Are We Rolling?
Just the mere thought of trying to assemble a list of my default apps gives me mild anxiety not worth the confronting. However, I’ve slowly but methodically been browsing that compiled list of participants looking for bloggers to follow. Which brings me to the subject of blogrolls.
More accurately, it brings me to Ghordano’s reply to Frank Meeuwsen’s request to see people’s blogrolls, “the best artifacts of the Early World Wide Web”.
Frank:
It gives the reader, the digital wanderer, more avenues and alleyways (thank you Rancid) to discover. Knowing that the author of the list is someone you can trust.
Ghordano:
Some people’s blogs I’ll read every post, some I’ll skim, some I keep to glance over post titles to see what is going in that person’s world.

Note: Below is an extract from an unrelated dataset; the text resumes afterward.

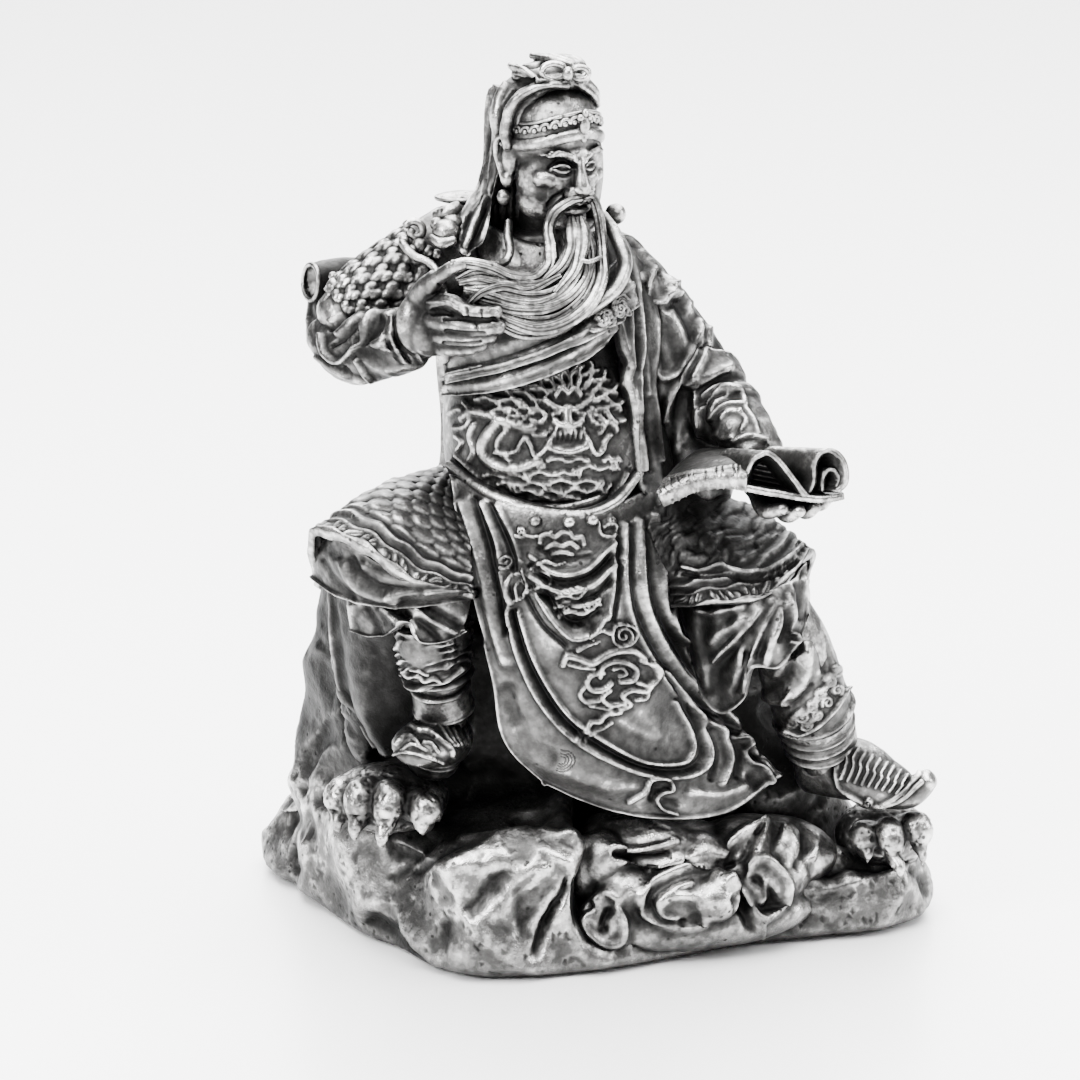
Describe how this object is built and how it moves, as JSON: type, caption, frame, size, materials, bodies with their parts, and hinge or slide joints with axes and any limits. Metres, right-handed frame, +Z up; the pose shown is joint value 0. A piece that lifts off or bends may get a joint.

Just the mere thought of trying to assemble a list of my recommended blogs gives me mild anxiety not worth the confronting. This is why—and I’ve mentioned this before, of course—my solution simply is to present you with an updating list of the actual blog posts by other people that I’ve actually read. This list appears at the bottom of my front page, above a separate list of places to find more blogs.
Frank might depict the blogroll as “handcrafted” and “not […] based on […] personal browsing history”, but that’s too much of a cognitive load for me. My updating list of reads is meant to split the difference. In the olden days, I did maintain a blogroll or two along the way, but part of what I like about this approach is that it suits my penchant for offloading cognitive effort to external devices, geographies, and processes whenever and wherever suitable.
It doesn’t really have a name, although the Instapaper folder it pulls from is called a “bloglog”, but in a sense it does operate through a kind of rolling release so maybe in its own, sly way it qualifies to be called a blogroll after all.